Members of the Civil Society Advisory Group which assist the Core Group to ensure “that civil society’s priorities are reflected in the Forum’s outcomes” contains representatives of leading pro-abortion organizations such as Ipas, ARROW, AWID, and FEMNET. The description for the Senior Policy Advisor from Ipas who is a member of the Advisory Group states that she “focuses her advocacy and energy into advancing sexual and reproductive health and rights, including and especially the right for every women and girl to access safe abortion care, regardless of her circumstance.”

A news article in All Africa not only confirmed that the expression “bodily autonomy” refers to abortion but it revealed the strategy to use the Equality Forum to advance the SRHR agenda. In the report, Purnima Mane, a former UN Assistant Secretary-General and Deputy Executive Director of the UN Population Fund (UNFPA), lamented what she called “inadequate progress and sometimes downright rollback of women's right to exercise bodily autonomy through the right to abortion”.

She acknowledged that the UN has been limited in its work on abortion because abortion is not included in human rights treaties which she said was as a result of significant opposition from many quarters, including the work of the United States. She stated what pro-life advocates know to be true, "Besides, these treaties are not legally binding and some countries specifically see these issues as covered by domestic law." However, she explained that the UN often provides platforms to integrate women's rights more broadly, including the “right to bodily autonomy” which can be seen in this latest effort by UN Women. 

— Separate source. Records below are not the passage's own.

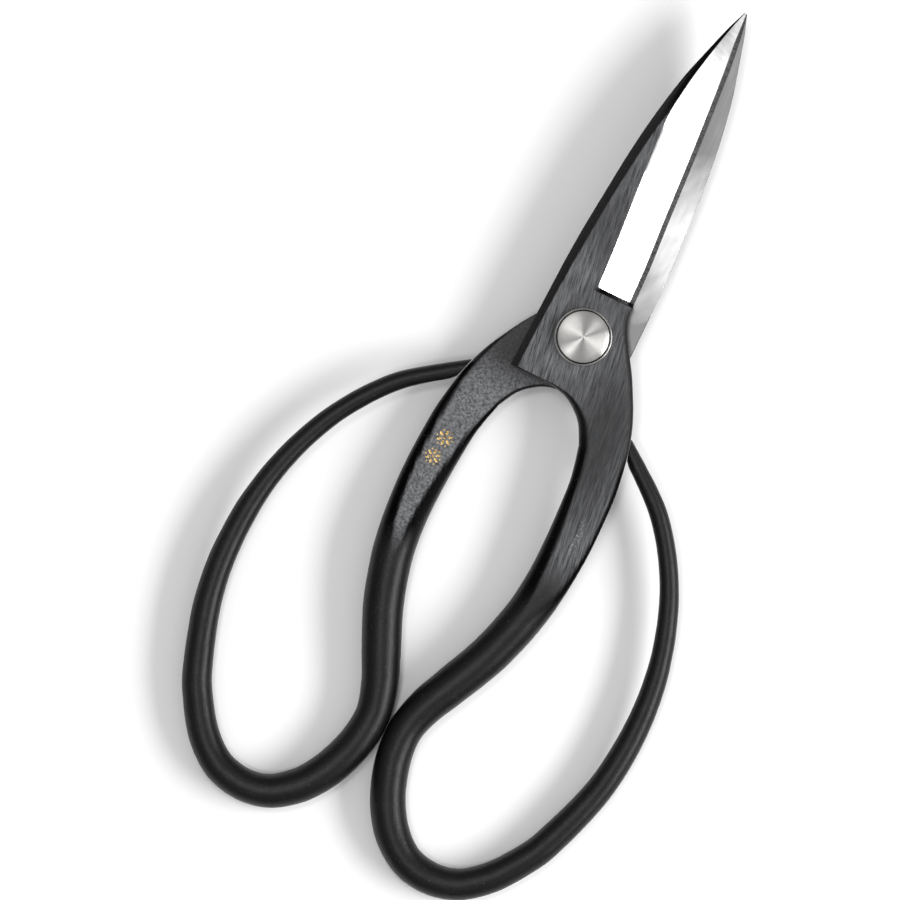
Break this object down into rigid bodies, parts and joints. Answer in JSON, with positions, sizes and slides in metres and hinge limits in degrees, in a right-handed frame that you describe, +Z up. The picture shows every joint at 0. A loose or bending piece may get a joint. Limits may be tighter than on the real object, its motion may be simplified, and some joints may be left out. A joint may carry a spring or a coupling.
{
  "type": "floral snips",
  "caption": "Forged flower shears with pointed bevelled blades, a riveted pivot and long finger loops drawn out to thin ends.",
  "frame": {"origin": "on the pivot axis, in the plane of the rivet tail's flat end, which rests on the table", "axes": "+Z up along the pivot axis, +Y from the pivot to the blade tips with the blades closed, +X towards the upper half's handle"},
  "size_m": [0.1018, 0.2004, 0.0144],
  "materials": {
    "black_steel": "forged, brushed and blackened, with the cutting bevel ground bright",
    "turned_steel": "bright, lathe turned"
  },
  "bodies": {
    "lower_blade": {"lower_half": "black_steel", "pivot_rivet": "turned_steel", "top_washer": "turned_steel", "bottom_washer": "turned_steel"},
    "upper_blade": {"upper_half": "black_steel"}
  },
  "joints": [
    {"name": "pivot", "type": "hinge", "parent": "lower_blade", "child": "upper_blade", "pos_m": [0, 0, 0.0077], "axis": [0, 0, 1], "range_deg": [0, 48]}
  ]
}
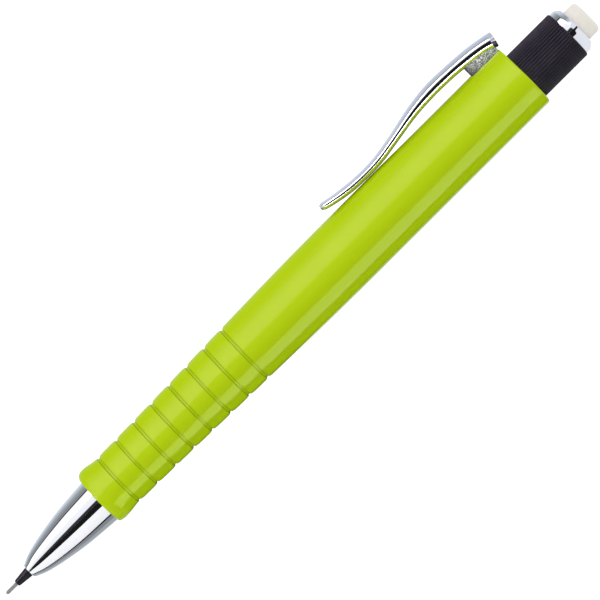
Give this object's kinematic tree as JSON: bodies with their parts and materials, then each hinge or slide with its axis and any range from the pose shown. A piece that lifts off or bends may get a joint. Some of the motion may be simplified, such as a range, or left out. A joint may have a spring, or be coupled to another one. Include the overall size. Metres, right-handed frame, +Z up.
{
  "type": "mechanical pencil",
  "caption": "Automatic-feed mechanical pencil: rounded triangular barrel with grip grooves, chrome nose cone and clip, sliding tip sleeve, fluted push knob and twist-out eraser.",
  "frame": {"origin": "under the pencil's mid-length, on the plane of the barrel's flat underside", "axes": "+X along the pencil from the lead to the eraser, +Z up through the clip, +Y across"},
  "size_m": [0.1458, 0.0134, 0.0176],
  "materials": {
    "barrel_green": "soft-touch satin lime green, with a faint orange-peel grain",
    "chrome": "bright polished chrome plate",
    "sleeve_black": "satin black engineering plastic",
    "knob_black": "satin black plastic, finely fluted",
    "eraser_white": "matte warm white vinyl eraser",
    "graphite": "dark grey polymer graphite with a faint sheen",
    "brass": "turned brass with fine tool marks",
    "spring_steel": "drawn spring wire",
    "ball_steel": "polished bearing steel",
    "rubber_grey": "dark grey rubber",
    "inner_black": "black moulded acetal",
    "inner_natural": "natural white moulded plastic"
  },
  "bodies": {
    "barrel": {"barrel": "barrel_green", "nose_cone": "chrome", "chuck_holder": "brass", "spring_housing": "inner_black", "guide_bush": "inner_black", "clip_foot": "chrome"},
    "slider": {"tip_sleeve": "sleeve_black", "tip_slider": "brass", "lead_retainer": "rubber_grey", "tip_spring": "spring_steel"},
    "lead": {"lead": "graphite"},
    "pusher": {"chuck_socket": "inner_black", "lead_tube": "inner_natural", "spare_leads": "graphite", "chuck_spring": "spring_steel"},
    "jaw_left": {"jaw_left": "brass", "balls_left": "ball_steel"},
    "jaw_right": {"jaw_right": "brass", "balls_right": "ball_steel"},
    "cap": {"eraser_plug": "inner_natural", "twist_ring": "rubber_grey", "eraser_guide": "inner_natural"},
    "knob": {"knob": "knob_black", "collar": "chrome", "spiral_tube": "inner_black"},
    "eraser": {"eraser": "eraser_white", "eraser_carrier": "inner_natural"},
    "clip": {"clip": "chrome"}
  },
  "joints": [
    {"name": "knob_push", "type": "slide", "parent": "barrel", "child": "pusher", "axis": [-1, 0, 0], "range_m": [0, 0.0035], "stiffness_N_per_m": 1100, "springref_m": -0.001, "deforming": ["chuck_spring"]},
    {"name": "jaw_left_open", "type": "hinge", "parent": "pusher", "child": "jaw_left", "pos_m": [-0.03115, 0.0006, 0.0061], "axis": [0, 0, -1], "range_deg": [0, 1.6]},
    {"name": "jaw_right_open", "type": "hinge", "parent": "pusher", "child": "jaw_right", "pos_m": [-0.03115, -0.0006, 0.0061], "axis": [0, 0, 1], "range_deg": [0, 1.6]},
    {"name": "tip_slide", "type": "slide", "parent": "barrel", "child": "slider", "axis": [1, 0, 0], "range_m": [0, 0.003], "stiffness_N_per_m": 60, "springref_m": -0.002, "deforming": ["tip_spring"]},
    {"name": "lead_feed", "type": "slide", "parent": "barrel", "child": "lead", "axis": [-1, 0, 0], "range_m": [-0.0025, 0.006]},
    {"name": "cap_pull", "type": "slide", "parent": "pusher", "child": "cap", "axis": [1, 0, 0], "range_m": [0, 0.03]},
    {"name": "knob_twist", "type": "hinge", "parent": "cap", "child": "knob", "pos_m": [0.05705, 0, 0.0061], "axis": [1, 0, 0], "range_deg": [-60, 1080]},
    {"name": "eraser_advance", "type": "slide", "parent": "cap", "child": "eraser", "axis": [1, 0, 0], "range_m": [-0.001, 0.018]},
    {"name": "clip_flex", "type": "hinge", "parent": "barrel", "child": "clip", "pos_m": [0.05555, 0, 0.0147], "axis": [0, 1, 0], "range_deg": [0, 4], "stiffness_Nm_per_rad": 4, "springref_deg": -0.57}
  ],
  "couplings": [
    {"joint": "jaw_left_open", "follows": "knob_push", "rad_per_m": 7.9707},
    {"joint": "jaw_right_open", "follows": "knob_push", "rad_per_m": 7.9707},
    {"joint": "knob_twist", "follows": "eraser_advance", "rad_per_m": 1047}
  ]
}
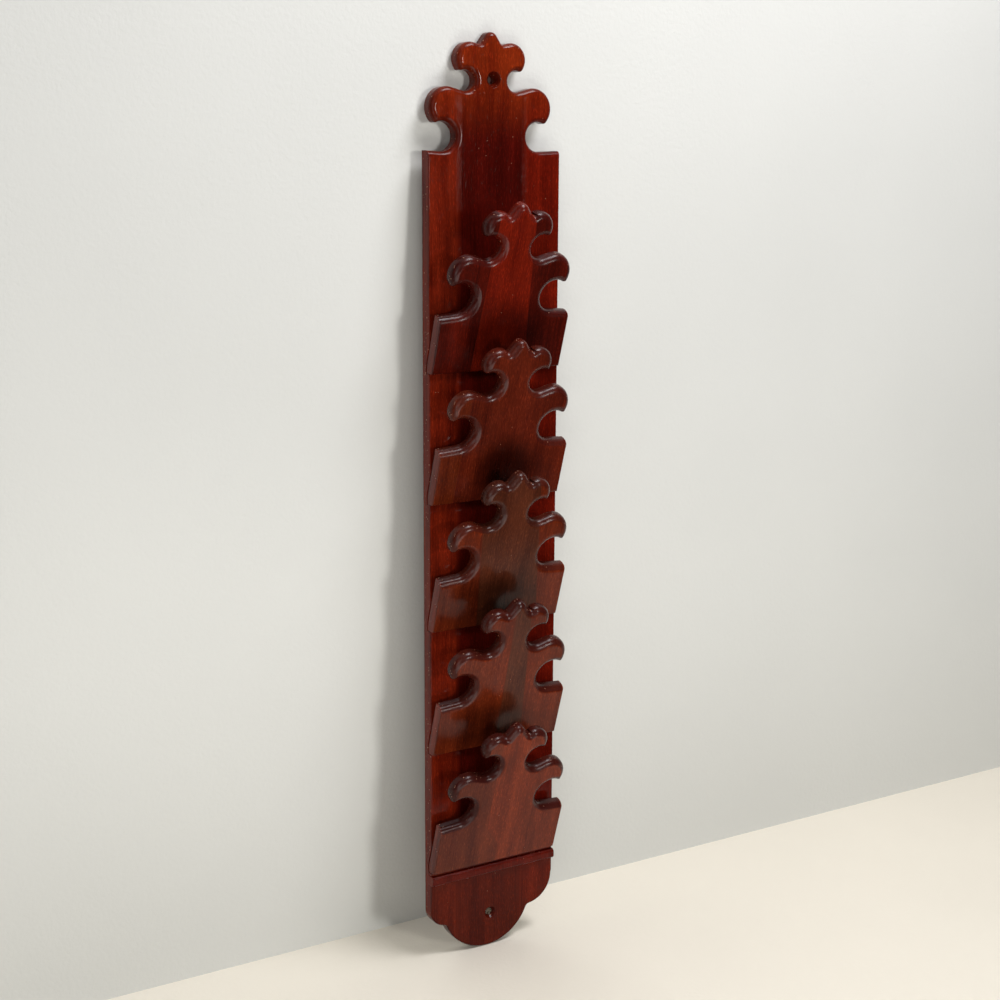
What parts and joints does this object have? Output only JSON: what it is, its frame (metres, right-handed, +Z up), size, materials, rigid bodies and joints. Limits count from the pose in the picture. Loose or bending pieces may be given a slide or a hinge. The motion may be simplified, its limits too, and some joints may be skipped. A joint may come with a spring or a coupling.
{
  "type": "wall mug rack",
  "caption": "Tall wall rack of dark lacquered wood: a backboard with a fretted crest and a row of fretted, forward-leaning plates whose hooked arms hold mugs by their handles.",
  "frame": {"origin": "middle of the back of the backboard, half way up it and half way across, on the face that lies against the wall", "axes": "+X to the right as seen from the front, +Y back into the wall, +Z up"},
  "size_m": [0.141, 0.0658, 0.891],
  "materials": {
    "board_wood": "red-brown stained straight-grained hardwood under gloss lacquer",
    "plate_wood": "red-brown stained hardwood under gloss lacquer, browner than the board",
    "batten_wood": "red stained hardwood under gloss lacquer",
    "screw_steel": "dull slotted steel wood screw"
  },
  "bodies": {
    "root": {"backboard": "board_wood", "plate_1": "plate_wood", "plate_2": "plate_wood", "plate_3": "plate_wood", "plate_4": "plate_wood", "plate_5": "plate_wood", "batten": "batten_wood", "plate_1_screw_right": "screw_steel", "plate_1_screw_left": "screw_steel", "plate_2_screw_right": "screw_steel", "plate_2_screw_left": "screw_steel", "plate_3_screw_right": "screw_steel", "plate_3_screw_left": "screw_steel", "plate_4_screw_right": "screw_steel", "plate_4_screw_left": "screw_steel", "plate_5_screw_right": "screw_steel", "plate_5_screw_left": "screw_steel", "batten_screw_right": "screw_steel", "batten_screw_left": "screw_steel", "lower_screw": "screw_steel"}
  },
  "joints": []
}
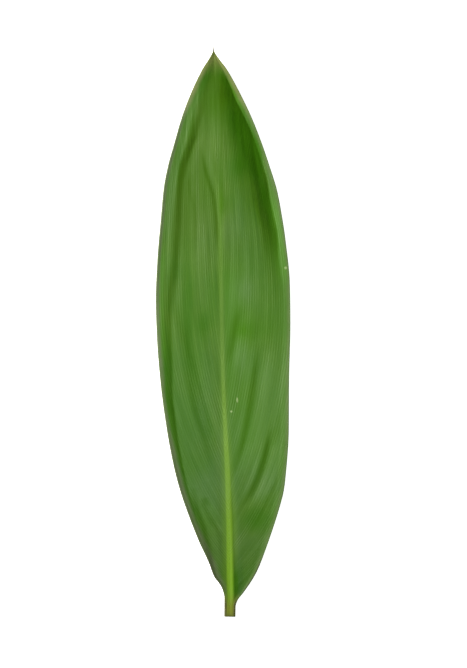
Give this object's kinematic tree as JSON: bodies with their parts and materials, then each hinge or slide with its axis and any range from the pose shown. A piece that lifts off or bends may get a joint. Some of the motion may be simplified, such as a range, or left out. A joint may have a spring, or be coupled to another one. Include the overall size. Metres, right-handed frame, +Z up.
{
  "type": "cordyline leaf",
  "caption": "Long strap-like green leaf with a raised midrib, slanting side veins, a gently waved blade, a short channelled stalk and a needle tip, lying on a surface.",
  "frame": {"origin": "on the surface that the leaf lies on, under the middle of the leaf's outline", "axes": "+Y along the leaf from the cut end of the stalk to the tip, +X across the leaf, +Z up from the surface through the leaf's upper face"},
  "size_m": [0.1018, 0.4301, 0.0092],
  "materials": {
    "leaf_green": "satin"
  },
  "bodies": {
    "root": {"cordyline_leaf": "leaf_green"}
  },
  "joints": []
}
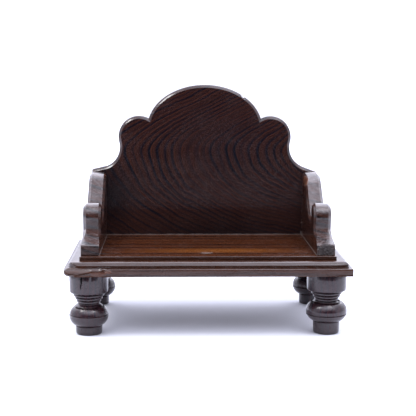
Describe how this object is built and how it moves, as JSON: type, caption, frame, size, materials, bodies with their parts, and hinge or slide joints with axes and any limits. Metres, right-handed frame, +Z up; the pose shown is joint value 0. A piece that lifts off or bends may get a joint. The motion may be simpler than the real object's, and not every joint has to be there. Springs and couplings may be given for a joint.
{
  "type": "miniature throne seat",
  "caption": "Small wooden throne-shaped display seat: moulded seat board on turned legs, scalloped back board and chamfered side arms with a front scroll.",
  "frame": {"origin": "on the floor, at the centre of the footprint", "axes": "+Z up; -Y is the open front, +Y the back board; +X is the viewer's right when facing the front"},
  "size_m": [0.3, 0.194, 0.2582],
  "materials": {
    "seat_wood": "worn dark rosewood, rubbed wax polish, warmer on the seat surface",
    "back_wood": "dark figured rosewood, semi-gloss polish",
    "arm_wood": "dark rosewood, semi-gloss polish, worn edges",
    "leg_wood": "dark turned rosewood, semi-gloss polish",
    "dowel_wood": "plain unpolished hardwood"
  },
  "bodies": {
    "root": {"seat_board": "seat_wood", "back_board": "back_wood", "left_arm": "arm_wood", "right_arm": "arm_wood", "front_left_leg": "leg_wood", "front_right_leg": "leg_wood", "rear_left_leg": "leg_wood", "rear_right_leg": "leg_wood", "left_arm_dowels": "dowel_wood", "right_arm_dowels": "dowel_wood", "back_dowels": "dowel_wood", "left_back_pegs": "dowel_wood", "right_back_pegs": "dowel_wood"}
  },
  "joints": []
}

An Equality Now leader, Antonia Kirkland, is also quoted in the news article explaining that UN Women’s choice of “bodily autonomy and sexual and reproductive health rights” as one of the Generation Equality Forum's six Action Coalition themes “is a good sign that attention and resources are being focused in this direction and can hopefully help counteract moves towards greater restrictions on access to abortion in countries like the USA, as well as forced pregnancy and motherhood in Latin American countries".

Kirkland lamented that “there has been an alarming and sustained rollback on women's sexual and reproductive health and rights around the world” and she believes that the focus on bodily autonomy “is about shining a much-needed spotlight on the systematic oppression that continues to prevent women and girls from exercising self-governance over their own body and reproductive choices.”

The composition of the leadership group for each Action Coalition will be made by the Core Group and announced on International Women’s Day, March 8th, 2020, and highlighted at the High-Level Event on Generation Equality during CSW 64.

The Forum will meet in Mexico City May 7-8, 2020 and culminate in Paris, July 7-10, 2020. NGOS, including IPPF, Marie Stopes International, EngenderHealth, Center for Reproductive Rights, PAI, European Youth Network on Sexual and Reproductive Rights (YouAct), and Women Deliver have written a letter to French President Macron asking him to have France take a leadership role in advancing sexual and reproductive health and rights at the Global Equality Forum and at the United Nations.

The letter includes:

“The Generation Equality Forum will be the feminist gathering of the year, tackling a host of gender-equality themes. Sexual and Reproductive Health and Rights, which are regularly excluded from multilateral negotiations, must be the focus of one of the special coalitions for action scheduled for launch in July 2020. Such an initiative is all the more meaningful in the context of the 25th anniversary of the Beijing Conference…

SRHR are a source of diplomatic tension. It takes significant effort to drive them up the international agenda. In this regard, France is ideally placed as the organising body to lead a SRHR coalition in the context of the Generation Equality Forum. In addition, the other States which have taken a stance on this issue are less influential. Lastly, such action could subsequently have a significant impact on a large number of Francophone countries whose SRHR indicators are among the most alarming in the world.  

…When the time comes to make a decision, we are asking you personally to ensure that France heads up a SRHR coalition at the Generation Equality Forum.”

UN Women is also being criticized for the “bodily autonomy” theme by women’s groups from around the world who are opposed to legalization of prostitution and who are dissatisfied by the process behind the choice of the themes. They believe that the decision-making process “has been dominated by Western organizations favoring decriminalization of prostitution”. They fear that it will be used to push for the “legalization of the global multi-billion-dollar sex trade and redefine prostitution as labor”.